8/02/2003

OS COMEDORES DE BERINGELAS



Vou hoje falar-vos de um tema que me é particularmente caro. A gastronomia. Um dos meus mais frequentes devaneios esquizofrénicos consiste em imaginar que a minha missão neste mundo é a de enchê-lo com McSilvas. Imagino-me hoje em Budapeste, amanhã em Hong-Kong, a inaugurar McSilvas, onde as Happy Meals trazem uma canja de galinha e biscoitos com um travo a erva doce e a ementa principal são sandes de torresmos. Mas não é com os meus devaneios que quero utilizar os 2.000 caracteres que o "Triângulo" graciosamente me concede.

Esta crónica aborda um tipo muito especial de concidadãos. Os comedores de beringelas. Esse tipo de cidadãos tem uma predilecção muito particular por beringelas. Esse gosto não é muito bem aceite pela restante comunidade. Na verdade, sempre existiram comedores de beringelas. Não sei se é por predisposição genética, por hábito ou por opção. Nem é essa a questão fulcral.

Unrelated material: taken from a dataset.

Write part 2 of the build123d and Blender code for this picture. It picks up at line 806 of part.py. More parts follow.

Sentindo-se discriminados, os comedores de beringelas criaram entre si um pacto, um código de conduta, supostamente para fazerem face a essa discriminação. Entenda-se que os comedores de beringelas não são proscritos, nem deixam de existir brilhantes médicos só porque comem beringelas, dedicados políticos, ponderados juízes. Como aliás existem políticos católicos, médicos vegetarianos, directores-gerais sportinguistas ou soldadores abstémios.

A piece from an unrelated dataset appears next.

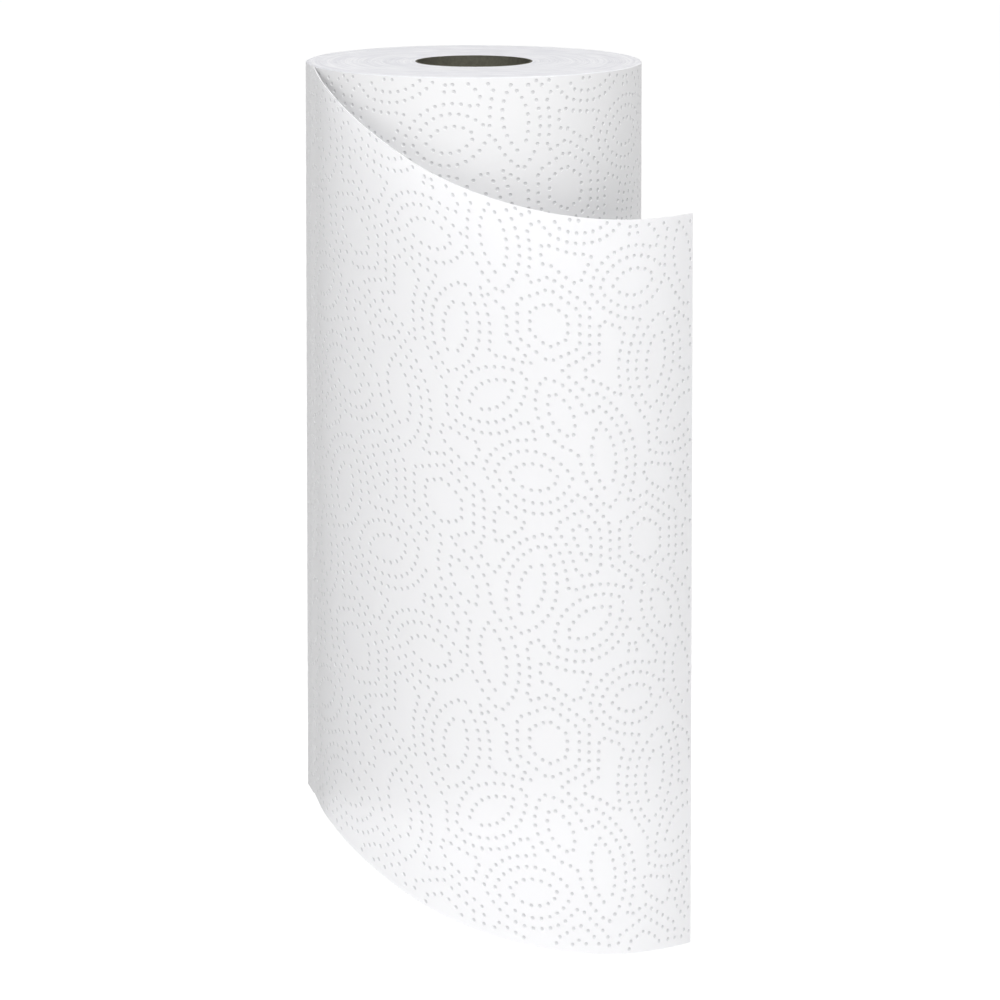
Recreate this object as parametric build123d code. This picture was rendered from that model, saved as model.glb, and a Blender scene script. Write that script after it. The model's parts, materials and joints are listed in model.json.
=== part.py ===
from build123d import *
import math
import os

# A paper towel roll with its first sheet pulled loose. The roll stands along +Z with its lower
# end at z = 0 and its axis on the origin; -Y is the front. The loose sheet leaves the roll at the
# left of the front, swings round the front with a widening gap, and has sagged, so that it hangs
# lower the further it is from the roll. Every upright line on the sheet stays upright.

# Roll and core
roll_diameter = 128.2
roll_height = 279.4  # the 11 inch web of a kitchen roll
core_bore = 43.2
core_wall = 0.7

# Loose sheet, along its outer face from the line where it leaves the roll
sheet_thickness = 0.5
leave_angle = 15.0  # degrees in front of the roll's left side
ease_turn = 0.2  # almost straight, which opens the gap
ease_flatter = 2900.0  # this much more radius than the roll
bend_turn = 22.0
bend_tighter = 4.1  # this much less radius than the roll
tail_flatter = 17.0
free_heading = 55.8  # the way the sheet runs at its free edge, turned from +X towards +Y

# How the sheet sags: a slope at once, then a curve to level
clear_run = 1.0  # level run past the place where the sheet comes off the roll
slope_angle = 27.9
slope_run = 54.1
level_radius = 212.0
edge_points = 34

roll_radius = roll_diameter / 2
core_radius = core_bore / 2 + core_wall
ease_radius = roll_radius + ease_flatter
bend_radius = roll_radius - bend_tighter
tail_radius = roll_radius + tail_flatter
start_heading = leave_angle - 90
tail_turn = free_heading - start_heading - ease_turn - bend_turn
path_arcs = ((ease_radius, ease_turn), (bend_radius, bend_turn), (tail_radius, tail_turn))

start_point = Vector(
    roll_radius * math.sin(math.radians(start_heading)),
    -roll_radius * math.cos(math.radians(start_heading)),
)


def heading_vector(degrees):
    return Vector(math.cos(math.radians(degrees)), math.sin(math.radians(degrees)))


def inward_vector(degrees):
    """Unit vector across the sheet, from its outer face to its inner face."""
    return Vector(-math.sin(math.radians(degrees)), math.cos(math.radians(degrees)))


def place_on_path(run):
    """Point on the sheet's outer face and its heading, this run from the leaving line."""
    point, heading, left = start_point, start_heading, run
    for index, (radius, turn) in enumerate(path_arcs):
        length = radius * math.radians(turn)
        part = left if index == len(path_arcs) - 1 else min(left, length)
        centre = point + inward_vector(heading) * radius
        heading += math.degrees(part / radius)
        point = centre - inward_vector(heading) * radius
        left -= part
        if left <= 0:
            break
    return point, heading


def root_run():
    """Run along the sheet to where its inner face comes clear of the roll."""
    apart = ease_radius - roll_radius
    inner = ease_radius - sheet_thickness
    cosine = (inner**2 - roll_radius**2 - apart**2) / (2 * roll_radius * apart)
    return roll_radius * math.acos(cosine)


def sag(run):
    """How far the sheet hangs below the roll's own level, this run from the leaving line."""
    slope = math.radians(slope_angle)
    along = run - sag_start
    if along <= 0:
        return 0.0
    if along <= slope_run:
        return along * math.tan(slope)
    to_go = max(0.0, slope_run + level_radius * math.sin(slope) - along)
    level_depth = math.sqrt(level_radius**2 - to_go**2) - level_radius * math.cos(slope)
    return slope_run * math.tan(slope) + level_depth


def edge_direction(run):
    """The way the sheet's slanting edges run at this place."""
    ahead = 0.01
    fall = (sag(run + ahead) - sag(run)) / ahead
    return heading_vector(place_on_path(run)[1]) - Vector(0, 0, fall)


sheet_length = sum(radius * math.radians(turn) for radius, turn in path_arcs)
sag_start = root_run() + clear_run


def make_core():
    """The wound board tube, as long as the web is wide."""
    with BuildPart() as core:
        with BuildSketch():
            Circle(core_radius)
            Circle(core_bore / 2, mode=Mode.SUBTRACT)
        extrude(amount=roll_height)
    return core.part


def make_wound_turns():
    """All the turns as one body, with the first stretch of the loose sheet up to the sag."""
    root_angle = root_run() / roll_radius
    root = Vector(
        roll_radius * math.sin(math.radians(start_heading) + root_angle),
        -roll_radius * math.cos(math.radians(start_heading) + root_angle),
    )
    far_outer, far_heading = place_on_path(sag_start)
    mid_outer = place_on_path(sag_start / 2)[0]
    far_inner = far_outer + inward_vector(far_heading) * sheet_thickness
    centre = start_point + inward_vector(start_heading) * ease_radius
    inner_radius = ease_radius - sheet_thickness
    toward_mid = ((root - centre).normalized() + (far_inner - centre).normalized()).normalized()
    root_degrees = math.degrees(root_angle)
    turns = CenterArc((0, 0), roll_radius, start_heading - 90 + root_degrees, 360 - root_degrees)
    outer = ThreePointArc(start_point, mid_outer, far_outer)
    end = Line(far_outer, far_inner)
    inner = ThreePointArc(far_inner, centre + toward_mid * inner_radius, root)
    outline = make_face(Wire([turns, outer, end, inner]))
    return extrude(outline - Circle(core_radius), roll_height)


def make_loose_sheet():
    """The sheet past the start of the sag: its slanting top edge carried straight down."""
    outer_points = []
    inner_points = []
    for index in range(edge_points):
        run = sag_start + (sheet_length - sag_start) * index / (edge_points - 1)
        point, heading = place_on_path(run)
        top = Vector(0, 0, roll_height - sag(run))
        outer_points.append(point + top)
        inner_points.append(point + inward_vector(heading) * sheet_thickness + top)
    ends = [edge_direction(run) for run in (sag_start, sheet_length)]
    outer_edge = Spline(*outer_points, tangents=ends)
    inner_edge = Spline(*inner_points, tangents=ends)
    edge_strip = Face.make_surface_from_curves(outer_edge, inner_edge)
    return Solid.extrude(edge_strip, Vector(0, 0, -roll_height))


def make_paper():
    """The paper web: every turn and the loose sheet, in one piece."""
    return make_wound_turns() + make_loose_sheet()


os.makedirs("parts", exist_ok=True)
print("loose sheet, length along its face", round(sheet_length, 1), "width", roll_height)
print("fall of its free end", round(sag(sheet_length), 1))
export_step(make_core(), "parts/core.step")
export_step(make_paper(), "parts/paper.step")
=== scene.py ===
import json
import math

import bmesh
import bpy
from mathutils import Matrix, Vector, noise
from mathutils.geometry import delaunay_2d_cdt
from mathutils.kdtree import KDTree


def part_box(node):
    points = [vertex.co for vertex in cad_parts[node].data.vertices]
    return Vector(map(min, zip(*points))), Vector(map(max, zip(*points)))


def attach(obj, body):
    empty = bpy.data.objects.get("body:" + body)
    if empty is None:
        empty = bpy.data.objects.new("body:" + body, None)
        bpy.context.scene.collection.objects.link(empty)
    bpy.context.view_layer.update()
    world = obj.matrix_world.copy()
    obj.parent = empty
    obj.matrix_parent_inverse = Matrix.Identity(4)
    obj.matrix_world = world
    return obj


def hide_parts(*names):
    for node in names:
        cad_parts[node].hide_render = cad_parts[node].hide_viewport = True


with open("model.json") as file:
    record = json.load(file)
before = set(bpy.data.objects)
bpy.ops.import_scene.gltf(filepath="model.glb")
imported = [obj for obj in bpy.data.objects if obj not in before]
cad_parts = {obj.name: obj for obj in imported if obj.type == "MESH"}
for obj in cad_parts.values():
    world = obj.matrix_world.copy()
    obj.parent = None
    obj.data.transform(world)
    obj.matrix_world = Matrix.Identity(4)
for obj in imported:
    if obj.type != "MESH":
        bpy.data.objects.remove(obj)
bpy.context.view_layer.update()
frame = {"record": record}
print("stage: frame loaded")

mm = 0.001  # every size below is in millimetres unless its name says otherwise

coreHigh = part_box("core")[1]
paperLow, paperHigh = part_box("paper")
webWidth = coreHigh.z / mm
coreRadius = coreHigh.x / mm
rollRadius = paperHigh.y / mm
boreRadius = frame["record"]["mounts"][0]["dims"]["r_mm"]
sheetFall = -paperLow.z / mm

# The loose sheet runs as the paper node does: nearly straight off the roll, then round the front to its edge
looseSheet = {
    "thickness": 0.5,
    "leaveAngle": 15.0,  # degrees in front of the roll's left side
    "arcs": (  # radius and turn in degrees
        (rollRadius + 2900, 0.2),
        (rollRadius - 4.1, 22.0),
        (rollRadius + 17.0, 108.6),
    ),
    "sagStart": 9.1,  # the CAD sheet drops from here on
    "firstDrop": 4.0,  # the paper starts to drop here, and joins the even slope at firstEnd
    "firstEnd": 25.0,
    "slopeAngle": 27.9,
    "slopeRun": 54.1,
    "levelRadius": 212.0,  # the slope then curves to level
    "looseBy": 28.0,  # from here on light reaches the sheet's back and passes through it, and the paint turns from the roll's shaded white to the sheet's lit white
}
leaveHeading = math.radians(looseSheet["leaveAngle"] - 90)
sheetLength = sum(radius * math.radians(turn) for radius, turn in looseSheet["arcs"])
rollRound = 2 * math.pi * rollRadius


def sagAt(run):  # how far the sheet has dropped, this run from the roll
    slope, level = math.radians(looseSheet["slopeAngle"]), looseSheet["levelRadius"]
    along = max(0.0, run - looseSheet["sagStart"])
    firstDrop, firstEnd = looseSheet["firstDrop"], looseSheet["firstEnd"]
    if firstDrop < run < firstEnd:
        share = (run - firstDrop) / (firstEnd - firstDrop)
        return share * (firstEnd - looseSheet["sagStart"]) * math.tan(slope)
    if along <= looseSheet["slopeRun"]:
        return along * math.tan(slope)
    toGo = max(0.0, looseSheet["slopeRun"] + level * math.sin(slope) - along)
    levelDrop = math.sqrt(level ** 2 - toGo ** 2) - level * math.cos(slope)
    return looseSheet["slopeRun"] * math.tan(slope) + levelDrop


def pathAt(run):  # point and heading on the sheet's outer face, seen from above
    heading, left = leaveHeading, run
    point = Vector((math.sin(heading), -math.cos(heading))) * rollRadius
    lastArc = looseSheet["arcs"][-1]
    for arc in looseSheet["arcs"]:
        radius, turn = arc
        part = left if arc == lastArc else min(left, radius * math.radians(turn))
        centre = point + Vector((-math.sin(heading), math.cos(heading))) * radius
        heading += part / radius
        point = centre - Vector((-math.sin(heading), math.cos(heading))) * radius
        left -= part
    return point, heading


# Colours and shader nodes


def linear(hexColour):  # sRGB hex to the linear colour that a shader wants
    channels = [int(hexColour[i:i + 2], 16) / 255 for i in (1, 3, 5)]
    return [c / 12.92 if c <= 0.04045 else ((c + 0.055) / 1.055) ** 2.4 for c in channels] + [1.0]


def addNode(tree, kind, settings=None, links=None):  # links: socket -> (node, output)
    node = tree.nodes.new(kind)
    for name, value in (settings or {}).items():
        if isinstance(name, int) or name in node.inputs:
            node.inputs[name].default_value = value
        else:
            setattr(node, name, value)
    for socket, (source, output) in (links or {}).items():
        tree.links.new(source.outputs[output], node.inputs[socket])
    return node


def newMaterial(name):
    material = bpy.data.materials.new(name)
    material.use_nodes = True
    material.node_tree.nodes.clear()
    return material, material.node_tree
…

Ora, com o pretexto de corrigirem essa discriminação, os comedores de beringelas passaram a utilizar esse facto como único critério sempre que a sociedade em geral lhes concedia algum poder de decisão. Assim, sempre que era preciso escolher alguém para desempenhar um determinado cargo ou para usufruir de um direito concreto, os decisores beringélicos deixaram de ter em conta a competência, a preparação técnica, a vocação ou a necessidade. O único critério prevalecente era a particularidade de apreciação de beringelas. Quem não gostasse de beringelas estaria automaticamente afastado de uma determinada atribuição, independentemente de ser o mais competente nessa matéria. Ora, isto é discriminação. A mesma discriminação que supostamente estaria na origem do pacto entre os beringelivoros. beringela

Fica assim demonstrado que ao contrário do que muitos afirmam, não são os comedores de beringelas nenhuma espécie de iluminados. Não são aliás nenhuma espécie. E regem-se pelos mesmos padrões mentais da restante sociedade.

Tudo isto seria amenizado se o gosto por beringelas fosse aceite pelos que não comem beringelas. No entanto a aceitação não se decreta, não se impõe, quanto muito incute-se.

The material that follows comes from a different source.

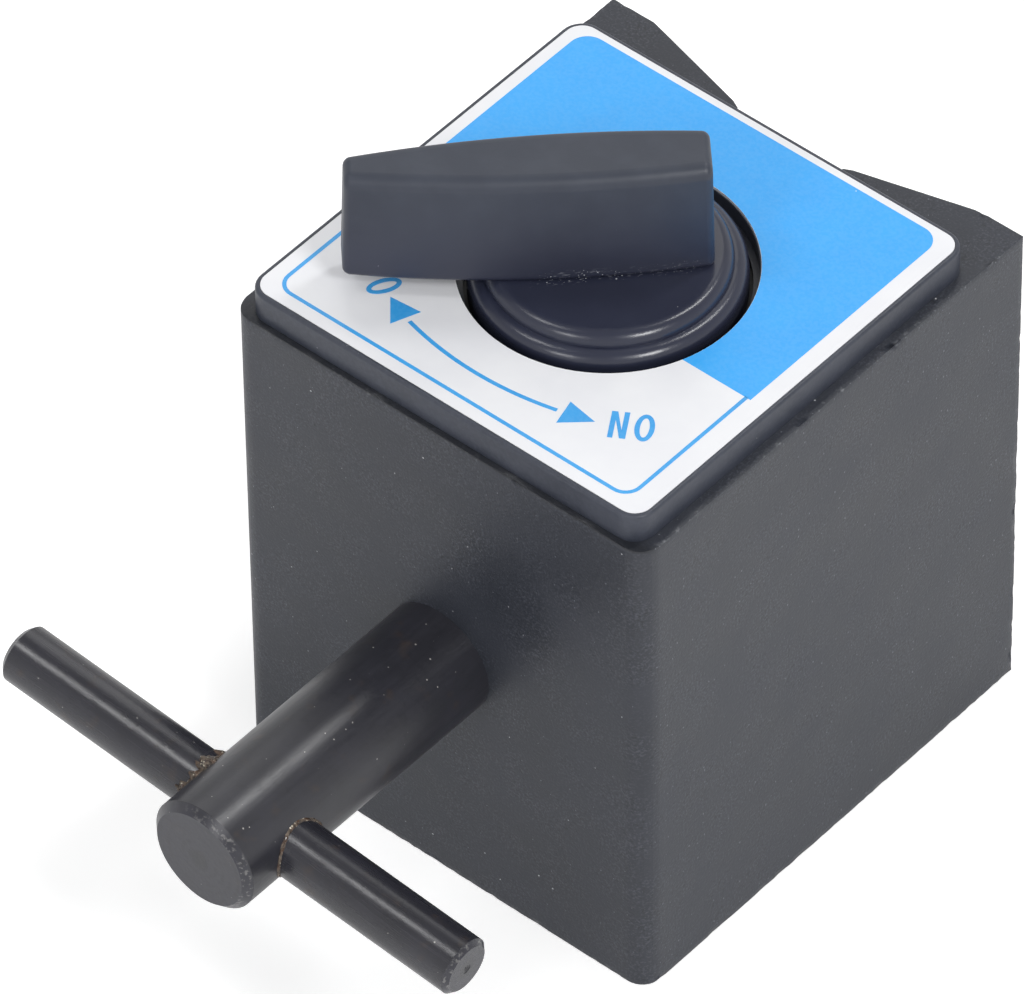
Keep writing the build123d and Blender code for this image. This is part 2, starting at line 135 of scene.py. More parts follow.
def makeTable():
    bm = bmesh.new()
    bmesh.ops.create_grid(bm, x_segments=1, y_segments=1, size=studio["floorSize"] / 2,
                          matrix=Matrix.Translation((0, 0, -studio["floorDrop"] * mm)))
    mesh = bpy.data.meshes.new("tableTop")
    bm.to_mesh(mesh)
    bm.free()
    table = bpy.data.objects.new("tableTop", mesh)
    bpy.context.scene.collection.objects.link(table)
    paper = bpy.data.materials.new("whitePaper")
    paper.use_nodes = True
    tree = paper.node_tree
    tree.nodes.clear()
    matt = addNode(tree, "ShaderNodeBsdfDiffuse", {"Color": linear(studio["floorColour"])})
    glow = addNode(tree, "ShaderNodeEmission", {"Color": linear("#FFFFFF")})
    rays = addNode(tree, "ShaderNodeLightPath")
    seen = addNode(tree, "ShaderNodeMath", {"operation": "MULTIPLY", 1: studio["floorGlow"]},
                   {0: rays.outputs["Is Camera Ray"]})
    both = addNode(tree, "ShaderNodeMath", {"operation": "MULTIPLY_ADD", 1: studio["mirrorGlow"]},
                   {0: rays.outputs["Is Glossy Ray"], 2: seen})
    tree.links.new(both.outputs[0], glow.inputs["Strength"])
    sheet = addNode(tree, "ShaderNodeAddShader", links={0: matt, 1: glow})
    addNode(tree, "ShaderNodeOutputMaterial", links={"Surface": sheet})
    mesh.materials.append(paper)


def hangLamps():
    for name, lamp in lamps.items():
        data = bpy.data.lights.new(name, "AREA")
        data.shape, data.energy = "RECTANGLE", lamp["watts"]
        data.size, data.size_y = lamp["size"]
        box = bpy.data.objects.new(name, data)
        bpy.context.scene.collection.objects.link(box)
        box.location = lamp["at"]
        aim = Vector(studio["lampAim"]) - Vector(lamp["at"])
        box.rotation_euler = aim.to_track_quat("-Z", "Y").to_euler()


makeWorld()
makeTable()
hangLamps()
print("studio lit")

speck = {        # the shape of a speck: few cells of the pattern have one, uneven in outline and in size
    "bend": 1.6,            # size of the bends in its outline, in radii
    "least": 0.35,          # the smallest speck, as a share of the largest
    "core": 0.5,            # share of its radius in which it is full
}


# Finishes. Every size is in millimetres. A pattern is a cloud (soft noise), specks (scattered
# spots), a place on the piece (along an axis, or R for the distance from Z) or a mesh attribute,
# brought to 0..1. "at" and "turn" put its own axes on the piece and "stretch" lengthens it.
# A layer lays its colour where all its patterns are.
def makeFinish(name, look):
    material = bpy.data.materials.new(name)
    material.use_nodes = True
    tree = material.node_tree
    tree.nodes.clear()
    shader = addNode(tree, "ShaderNodeBsdfPrincipled")
    addNode(tree, "ShaderNodeOutputMaterial", links={"Surface": shader})
    place = addNode(tree, "ShaderNodeTexCoord").outputs["Object"]
    for socket, value in look["shader"].items():
        shader.inputs[socket].default_value = value

    made = {}
    for title, pattern in look["patterns"].items():
        unit = 1
        spot = addNode(tree, "ShaderNodeMapping",
                       {"vector_type": "TEXTURE", "Location": [v * mm for v in pattern.get("at", (0, 0, 0))],
                        "Rotation": [radians(v) for v in pattern.get("turn", (0, 0, 0))],
                        "Scale": pattern.get("stretch", (1, 1, 1))}, {"Vector": place})
        if "cloud" in pattern:
            value = addNode(tree, "ShaderNodeTexNoise",
                            {"Scale": 1000 / pattern["cloud"], "Detail": pattern.get("detail", 3.0)},
                            {"Vector": spot})
        elif "specks" in pattern:
            radius, cell = pattern["radius"], pattern["specks"]
            wobble = addNode(tree, "ShaderNodeTexNoise", {"Scale": 1000 / (speck["bend"] * radius), "Detail": 1.0},
                             {"Vector": spot})
            bent = addNode(tree, "ShaderNodeVectorMath", {"operation": "MULTIPLY_ADD", 1: [radius * mm] * 3},
                           {0: wobble.outputs["Color"], 2: spot})
            cells = addNode(tree, "ShaderNodeTexVoronoi", {"Scale": 1000 / cell}, {"Vector": bent})
            pick = addNode(tree, "ShaderNodeSeparateXYZ", links={0: cells.outputs["Color"]})
            size = addNode(tree, "ShaderNodeMapRange", {"To Min": speck["least"], "To Max": 1.0},
                           {"Value": pick.outputs["Y"]})
            reach = addNode(tree, "ShaderNodeMath", {"operation": "DIVIDE"},
                            {0: cells.outputs["Distance"], 1: size})
            near = addNode(tree, "ShaderNodeMapRange",
                           {"From Min": radius / cell, "From Max": speck["core"] * radius / cell}, {"Value": reach})
            chosen = addNode(tree, "ShaderNodeMath", {"operation": "LESS_THAN", 1: pattern["share"]},
                             {0: pick.outputs["X"]})
            value = addNode(tree, "ShaderNodeMath", {"operation": "MULTIPLY"}, {0: near, 1: chosen})
        elif "attribute" in pattern:
            value = addNode(tree, "ShaderNodeAttribute",
                            {"attribute_name": pattern["attribute"]}).outputs["Fac"]
        elif pattern["along"] == "R":
            unit = mm
            flat = addNode(tree, "ShaderNodeVectorMath", {"operation": "MULTIPLY", 1: (1, 1, 0)}, {0: spot})
            value = addNode(tree, "ShaderNodeVectorMath", {"operation": "LENGTH"}, {0: flat}).outputs["Value"]
        else:
            unit = mm
            value = addNode(tree, "ShaderNodeSeparateXYZ", links={0: spot}).outputs[pattern["along"]]
        if "rings" in pattern:        # turned rings this far apart
            unit = 1
            around = addNode(tree, "ShaderNodeMath",
                             {"operation": "MULTIPLY", 1: 2 * pi / (pattern["rings"] * mm)}, {0: value})
            value = addNode(tree, "ShaderNodeMath", {"operation": "SINE"}, {0: around})
        low, high = pattern.get("range", (0.0, 1.0))
        made[title] = addNode(tree, "ShaderNodeMapRange", {"From Min": low * unit, "From Max": high * unit},
                              {"Value": value}).outputs[0]

    colour = None
    for titles, most, shade in look["layers"]:
        share = made[titles[0]]
        for title in titles[1:]:
            share = addNode(tree, "ShaderNodeMath", {"operation": "MULTIPLY"}, {0: share, 1: made[title]})
            share = share.outputs[0]
        share = addNode(tree, "ShaderNodeMath", {"operation": "MULTIPLY", 1: most}, {0: share})
        # sockets 6 and 7 are the colours that Mix blends, and output 2 is its colour
        mixed = addNode(tree, "ShaderNodeMix", {"data_type": "RGBA", 7: linear(shade)}, {0: share})
        if colour is None:
            mixed.inputs[6].default_value = linear(look["colour"])
        else:
            tree.links.new(colour, mixed.inputs[6])
        colour = mixed.outputs[2]
    tree.links.new(colour, shader.inputs["Base Color"])

    rough = None
    for title, low, high in look["rough"]:        # the patterns' shares of the roughness add up
        part = addNode(tree, "ShaderNodeMapRange", {"To Min": low, "To Max": high}, {"Value": made[title]})
        if rough is not None:
            part = addNode(tree, "ShaderNodeMath", {"operation": "ADD"}, {0: rough, 1: part})
        rough = part
    tree.links.new(rough.outputs[0], shader.inputs["Roughness"])

    normal = None
    for title, relief in look["relief"]:
        bump = addNode(tree, "ShaderNodeBump", {"Strength": 1.0, "Distance": relief * mm},
                       {"Height": made[title]})
        if normal is not None:
            tree.links.new(normal.outputs[0], bump.inputs["Normal"])
        normal = bump
    tree.links.new(normal.outputs[0], shader.inputs["Normal"])
    return material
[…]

E curiosamente muitos dos comedores de beringelas seriam os primeiros a reagir contra essa aceitação, pois isso implicaria o fim do tratamento privilegiado e obrigaria a que fossem vistos à luz das suas capacidades enquanto seres humanos e cidadãos e não simplesmente pela prodigalidade no consumo do fruto.

E muita mediocridade viria ao de cima, muitos beringelómanos perderiam poder, pois ao contrário do que alguns afirmam, a beringela não possui nenhuma substância alucinogénea na sua composição, que torne os seus comedores especialmente brilhantes ou sensíveis.